** What to do **
Copy out all of the data exactly as it appears.
--------------------
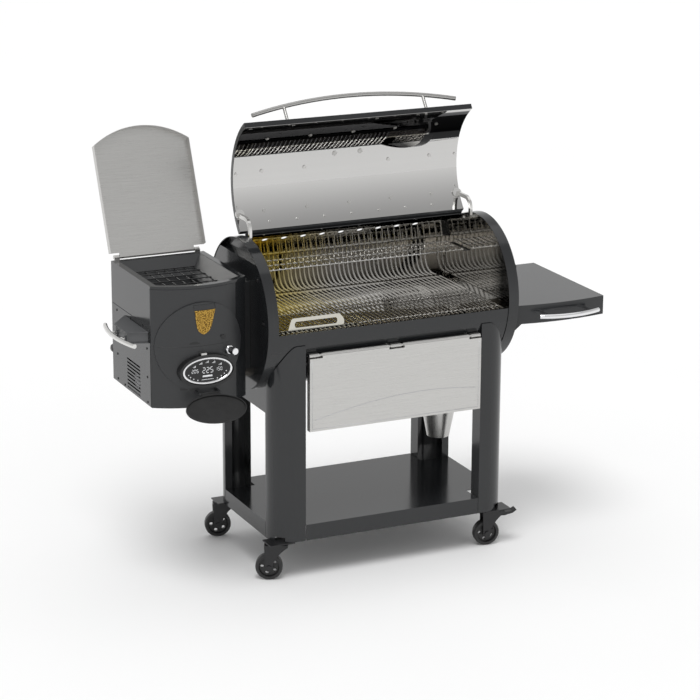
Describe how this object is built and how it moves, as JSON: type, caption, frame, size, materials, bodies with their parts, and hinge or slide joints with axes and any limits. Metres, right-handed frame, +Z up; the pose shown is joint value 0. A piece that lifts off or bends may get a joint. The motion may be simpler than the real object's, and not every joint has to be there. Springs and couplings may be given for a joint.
{
  "type": "wood pellet grill",
  "caption": "Barrel-shaped wood pellet grill on a wheeled cart, lid and pellet hopper standing open, with fold-down front shelf and side shelf.",
  "frame": {"origin": "on the floor, under the middle of the whole grill's bounding box as it stands in the picture", "axes": "+X to the grill's right, towards the side shelf; +Y towards its back; +Z up"},
  "size_m": [1.861, 0.7837, 1.6763],
  "materials": {
    "charcoal_paint": "gloss charcoal powder coat",
    "stainless": "satin brushed stainless",
    "polished_liner": "polished stainless sheet",
    "grate_steel": "bright rods",
    "chrome": "polished chrome",
    "black_plastic": "matte black",
    "caster_steel": "black painted pressed steel",
    "wheel_plastic": "black moulded wheel",
    "fire_steel": "heavy plain steel",
    "zinc": "zinc plated",
    "display": "gloss black face"
  },
  "bodies": {
    "frame": {"leg_front_left": "charcoal_paint", "leg_front_right": "charcoal_paint", "leg_rear_left": "charcoal_paint", "leg_rear_right": "charcoal_paint", "bottom_shelf": "charcoal_paint", "leg_braces": "charcoal_paint", "caster_plates": "caster_steel", "barrel_shell": "charcoal_paint", "end_cap_left": "charcoal_paint", "end_cap_right": "charcoal_paint", "cooking_grate": "grate_steel", "warming_rack": "grate_steel", "grease_tray": "fire_steel", "flame_deflector": "fire_steel", "burn_pot": "fire_steel", "grease_spout": "charcoal_paint", "hinge_pins": "stainless", "hopper_body": "charcoal_paint", "hopper_front_panel": "charcoal_paint", "hopper_side_cover": "charcoal_paint", "pellet_bin": "charcoal_paint", "pellet_guard": "caster_steel", "auger_tube": "fire_steel", "auger_motor": "zinc", "blower_housing": "black_plastic", "control_bezel": "black_plastic", "control_face": "display", "side_handle": "stainless", "side_handle_bracket": "charcoal_paint", "side_shelf": "charcoal_paint", "side_shelf_brackets": "charcoal_paint", "towel_bar": "chrome", "front_shelf_hinge": "stainless", "power_gland": "black_plastic", "probe_grommet": "black_plastic", "screws": "caster_steel"},
    "lid": {"lid_shell": "charcoal_paint", "lid_liner": "polished_liner", "lid_rivets": "stainless", "lid_handle": "stainless", "lid_hinge_arms": "stainless"},
    "hopper_lid": {"hopper_lid": "stainless"},
    "control_cover": {"control_cover": "black_plastic"},
    "front_shelf": {"front_shelf": "stainless"},
    "selector_dial": {"selector_dial": "chrome"},
    "sear_grate": {"sear_grate": "grate_steel"},
    "auger": {"auger": "fire_steel"},
    "impeller": {"blower_impeller": "black_plastic"},
    "bail": {"bucket_bail": "grate_steel"},
    "bucket": {"grease_bucket": "stainless"},
    "fork_front_left": {"caster_fork_front_left": "caster_steel"},
    "wheel_front_left": {"caster_wheel_front_left": "wheel_plastic"},
    "fork_front_right": {"caster_fork_front_right": "caster_steel"},
    "wheel_front_right": {"caster_wheel_front_right": "wheel_plastic"},
    "brake_front_right": {"brake_lever_front_right": "black_plastic"},
    "fork_rear_left": {"caster_fork_rear_left": "caster_steel"},
    "wheel_rear_left": {"caster_wheel_rear_left": "wheel_plastic"},
    "fork_rear_right": {"caster_fork_rear_right": "caster_steel"},
    "wheel_rear_right": {"caster_wheel_rear_right": "wheel_plastic"},
    "brake_rear_right": {"brake_lever_rear_right": "black_plastic"}
  },
  "joints": [
    {"name": "lid_swing", "type": "hinge", "parent": "frame", "child": "lid", "pos_m": [0.0675, 0.0523, 1.188], "axis": [-1, 0, 0], "range_deg": [-125.5, 0]},
    {"name": "hopper_lid_swing", "type": "hinge", "parent": "frame", "child": "hopper_lid", "pos_m": [-0.6475, 0.2143, 1.13], "axis": [-1, 0, 0], "range_deg": [-113.3, 0]},
    {"name": "control_cover_swing", "type": "hinge", "parent": "frame", "child": "control_cover", "pos_m": [-0.6445, -0.2747, 0.743], "axis": [-1, 0, 0], "range_deg": [0, 122]},
    {"name": "front_shelf_fold", "type": "hinge", "parent": "frame", "child": "front_shelf", "pos_m": [0.0675, -0.2777, 0.831], "axis": [-1, 0, 0], "range_deg": [0, 90]},
    {"name": "dial_turn", "type": "hinge", "parent": "frame", "child": "selector_dial", "pos_m": [-0.5595, -0.2356, 0.882], "axis": [0.2924, -0.9563, 0], "range_deg": [-270, 0]},
    {"name": "sear_grate_lift", "type": "slide", "parent": "frame", "child": "sear_grate", "axis": [0, 0, 1], "range_m": [0, 0.1]},
    {"name": "auger_spin", "type": "hinge", "parent": "frame", "child": "auger", "pos_m": [-0.4325, -0.0092, 0.735], "axis": [1, 0, 0], "continuous": true},
    {"name": "impeller_spin", "type": "hinge", "parent": "frame", "child": "impeller", "pos_m": [-0.5525, 0.0973, 0.76], "axis": [0, 1, 0], "continuous": true},
    {"name": "bail_swing", "type": "hinge", "parent": "frame", "child": "bail", "pos_m": [0.3915, 0.0128, 0.602], "axis": [1, 0, 0], "range_deg": [-15, 15]},
    {"name": "bucket_swing", "type": "hinge", "parent": "bail", "child": "bucket", "pos_m": [0.3915, 0.0128, 0.536], "axis": [1, 0, 0], "range_deg": [-20, 20]},
    {"name": "swivel_front_left", "type": "hinge", "parent": "frame", "child": "fork_front_left", "pos_m": [-0.3705, -0.2377, 0.13], "axis": [0, 0, 1], "continuous": true},
    {"name": "roll_front_left", "type": "hinge", "parent": "fork_front_left", "child": "wheel_front_left", "pos_m": [-0.40222, -0.22291, 0.049], "axis": [-0.4226, -0.9063, 0], "continuous": true},
    {"name": "swivel_front_right", "type": "hinge", "parent": "frame", "child": "fork_front_right", "pos_m": [0.5055, -0.2377, 0.13], "axis": [0, 0, 1], "continuous": true},
    {"name": "roll_front_right", "type": "hinge", "parent": "fork_front_right", "child": "wheel_front_right", "pos_m": [0.47103, -0.23162, 0.049], "axis": [-0.1736, -0.9848, 0], "continuous": true},
    {"name": "brake_front_right_press", "type": "hinge", "parent": "fork_front_right", "child": "brake_front_right", "pos_m": [0.5252, -0.24117, 0.118], "axis": [0.1736, 0.9848, 0], "range_deg": [0, 12]},
    {"name": "swivel_rear_left", "type": "hinge", "parent": "frame", "child": "fork_rear_left", "pos_m": [-0.3705, 0.2523, 0.13], "axis": [0, 0, 1], "continuous": true},
    {"name": "roll_rear_left", "type": "hinge", "parent": "fork_rear_left", "child": "wheel_rear_left", "pos_m": [-0.40431, 0.26136, 0.049], "axis": [-0.2588, -0.9659, 0], "continuous": true},
    {"name": "swivel_rear_right", "type": "hinge", "parent": "frame", "child": "fork_rear_right", "pos_m": [0.5055, 0.2523, 0.13], "axis": [0, 0, 1], "continuous": true},
    {"name": "roll_rear_right", "type": "hinge", "parent": "fork_rear_right", "child": "wheel_rear_right", "pos_m": [0.47169, 0.26136, 0.049], "axis": [-0.2588, -0.9659, 0], "continuous": true},
    {"name": "brake_rear_right_press", "type": "hinge", "parent": "fork_rear_right", "child": "brake_rear_right", "pos_m": [0.52482, 0.24712, 0.118], "axis": [0.2588, 0.9659, 0], "range_deg": [0, 12]}
  ]
}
--------------------
** Response **
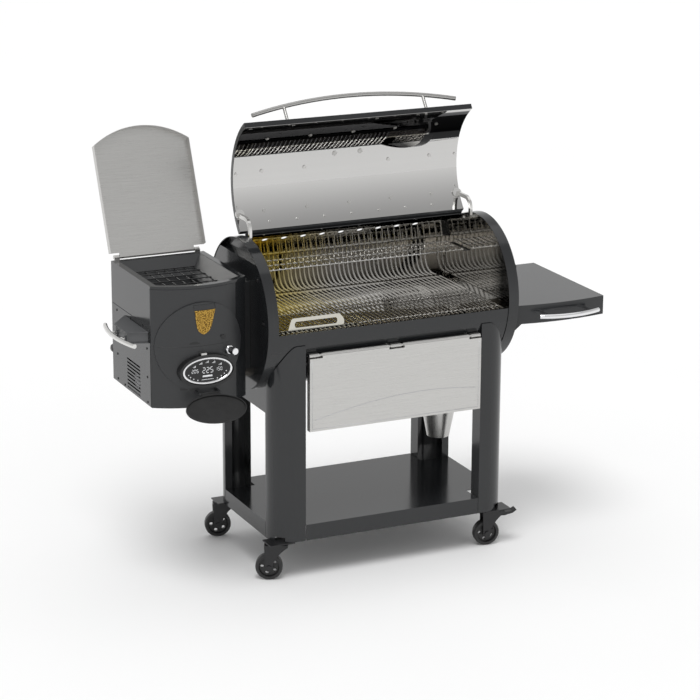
Describe how this object is built and how it moves, as JSON: type, caption, frame, size, materials, bodies with their parts, and hinge or slide joints with axes and any limits. Metres, right-handed frame, +Z up; the pose shown is joint value 0. A piece that lifts off or bends may get a joint. The motion may be simpler than the real object's, and not every joint has to be there. Springs and couplings may be given for a joint.
{
  "type": "wood pellet grill",
  "caption": "Barrel-shaped wood pellet grill on a wheeled cart, lid and pellet hopper standing open, with fold-down front shelf and side shelf.",
  "frame": {"origin": "on the floor, under the middle of the whole grill's bounding box as it stands in the picture", "axes": "+X to the grill's right, towards the side shelf; +Y towards its back; +Z up"},
  "size_m": [1.861, 0.7837, 1.6763],
  "materials": {
    "charcoal_paint": "gloss charcoal powder coat",
    "stainless": "satin brushed stainless",
    "polished_liner": "polished stainless sheet",
    "grate_steel": "bright rods",
    "chrome": "polished chrome",
    "black_plastic": "matte black",
    "caster_steel": "black painted pressed steel",
    "wheel_plastic": "black moulded wheel",
    "fire_steel": "heavy plain steel",
    "zinc": "zinc plated",
    "display": "gloss black face"
  },
  "bodies": {
    "frame": {"leg_front_left": "charcoal_paint", "leg_front_right": "charcoal_paint", "leg_rear_left": "charcoal_paint", "leg_rear_right": "charcoal_paint", "bottom_shelf": "charcoal_paint", "leg_braces": "charcoal_paint", "caster_plates": "caster_steel", "barrel_shell": "charcoal_paint", "end_cap_left": "charcoal_paint", "end_cap_right": "charcoal_paint", "cooking_grate": "grate_steel", "warming_rack": "grate_steel", "grease_tray": "fire_steel", "flame_deflector": "fire_steel", "burn_pot": "fire_steel", "grease_spout": "charcoal_paint", "hinge_pins": "stainless", "hopper_body": "charcoal_paint", "hopper_front_panel": "charcoal_paint", "hopper_side_cover": "charcoal_paint", "pellet_bin": "charcoal_paint", "pellet_guard": "caster_steel", "auger_tube": "fire_steel", "auger_motor": "zinc", "blower_housing": "black_plastic", "control_bezel": "black_plastic", "control_face": "display", "side_handle": "stainless", "side_handle_bracket": "charcoal_paint", "side_shelf": "charcoal_paint", "side_shelf_brackets": "charcoal_paint", "towel_bar": "chrome", "front_shelf_hinge": "stainless", "power_gland": "black_plastic", "probe_grommet": "black_plastic", "screws": "caster_steel"},
    "lid": {"lid_shell": "charcoal_paint", "lid_liner": "polished_liner", "lid_rivets": "stainless", "lid_handle": "stainless", "lid_hinge_arms": "stainless"},
    "hopper_lid": {"hopper_lid": "stainless"},
    "control_cover": {"control_cover": "black_plastic"},
    "front_shelf": {"front_shelf": "stainless"},
    "selector_dial": {"selector_dial": "chrome"},
    "sear_grate": {"sear_grate": "grate_steel"},
    "auger": {"auger": "fire_steel"},
    "impeller": {"blower_impeller": "black_plastic"},
    "bail": {"bucket_bail": "grate_steel"},
    "bucket": {"grease_bucket": "stainless"},
    "fork_front_left": {"caster_fork_front_left": "caster_steel"},
    "wheel_front_left": {"caster_wheel_front_left": "wheel_plastic"},
    "fork_front_right": {"caster_fork_front_right": "caster_steel"},
    "wheel_front_right": {"caster_wheel_front_right": "wheel_plastic"},
    "brake_front_right": {"brake_lever_front_right": "black_plastic"},
    "fork_rear_left": {"caster_fork_rear_left": "caster_steel"},
    "wheel_rear_left": {"caster_wheel_rear_left": "wheel_plastic"},
    "fork_rear_right": {"caster_fork_rear_right": "caster_steel"},
    "wheel_rear_right": {"caster_wheel_rear_right": "wheel_plastic"},
    "brake_rear_right": {"brake_lever_rear_right": "black_plastic"}
  },
  "joints": [
    {"name": "lid_swing", "type": "hinge", "parent": "frame", "child": "lid", "pos_m": [0.0675, 0.0523, 1.188], "axis": [-1, 0, 0], "range_deg": [-125.5, 0]},
    {"name": "hopper_lid_swing", "type": "hinge", "parent": "frame", "child": "hopper_lid", "pos_m": [-0.6475, 0.2143, 1.13], "axis": [-1, 0, 0], "range_deg": [-113.3, 0]},
    {"name": "control_cover_swing", "type": "hinge", "parent": "frame", "child": "control_cover", "pos_m": [-0.6445, -0.2747, 0.743], "axis": [-1, 0, 0], "range_deg": [0, 122]},
    {"name": "front_shelf_fold", "type": "hinge", "parent": "frame", "child": "front_shelf", "pos_m": [0.0675, -0.2777, 0.831], "axis": [-1, 0, 0], "range_deg": [0, 90]},
    {"name": "dial_turn", "type": "hinge", "parent": "frame", "child": "selector_dial", "pos_m": [-0.5595, -0.2356, 0.882], "axis": [0.2924, -0.9563, 0], "range_deg": [-270, 0]},
    {"name": "sear_grate_lift", "type": "slide", "parent": "frame", "child": "sear_grate", "axis": [0, 0, 1], "range_m": [0, 0.1]},
    {"name": "auger_spin", "type": "hinge", "parent": "frame", "child": "auger", "pos_m": [-0.4325, -0.0092, 0.735], "axis": [1, 0, 0], "continuous": true},
    {"name": "impeller_spin", "type": "hinge", "parent": "frame", "child": "impeller", "pos_m": [-0.5525, 0.0973, 0.76], "axis": [0, 1, 0], "continuous": true},
    {"name": "bail_swing", "type": "hinge", "parent": "frame", "child": "bail", "pos_m": [0.3915, 0.0128, 0.602], "axis": [1, 0, 0], "range_deg": [-15, 15]},
    {"name": "bucket_swing", "type": "hinge", "parent": "bail", "child": "bucket", "pos_m": [0.3915, 0.0128, 0.536], "axis": [1, 0, 0], "range_deg": [-20, 20]},
    {"name": "swivel_front_left", "type": "hinge", "parent": "frame", "child": "fork_front_left", "pos_m": [-0.3705, -0.2377, 0.13], "axis": [0, 0, 1], "continuous": true},
    {"name": "roll_front_left", "type": "hinge", "parent": "fork_front_left", "child": "wheel_front_left", "pos_m": [-0.40222, -0.22291, 0.049], "axis": [-0.4226, -0.9063, 0], "continuous": true},
    {"name": "swivel_front_right", "type": "hinge", "parent": "frame", "child": "fork_front_right", "pos_m": [0.5055, -0.2377, 0.13], "axis": [0, 0, 1], "continuous": true},
    {"name": "roll_front_right", "type": "hinge", "parent": "fork_front_right", "child": "wheel_front_right", "pos_m": [0.47103, -0.23162, 0.049], "axis": [-0.1736, -0.9848, 0], "continuous": true},
    {"name": "brake_front_right_press", "type": "hinge", "parent": "fork_front_right", "child": "brake_front_right", "pos_m": [0.5252, -0.24117, 0.118], "axis": [0.1736, 0.9848, 0], "range_deg": [0, 12]},
    {"name": "swivel_rear_left", "type": "hinge", "parent": "frame", "child": "fork_rear_left", "pos_m": [-0.3705, 0.2523, 0.13], "axis": [0, 0, 1], "continuous": true},
    {"name": "roll_rear_left", "type": "hinge", "parent": "fork_rear_left", "child": "wheel_rear_left", "pos_m": [-0.40431, 0.26136, 0.049], "axis": [-0.2588, -0.9659, 0], "continuous": true},
    {"name": "swivel_rear_right", "type": "hinge", "parent": "frame", "child": "fork_rear_right", "pos_m": [0.5055, 0.2523, 0.13], "axis": [0, 0, 1], "continuous": true},
    {"name": "roll_rear_right", "type": "hinge", "parent": "fork_rear_right", "child": "wheel_rear_right", "pos_m": [0.47169, 0.26136, 0.049], "axis": [-0.2588, -0.9659, 0], "continuous": true},
    {"name": "brake_rear_right_press", "type": "hinge", "parent": "fork_rear_right", "child": "brake_rear_right", "pos_m": [0.52482, 0.24712, 0.118], "axis": [0.2588, 0.9659, 0], "range_deg": [0, 12]}
  ]
}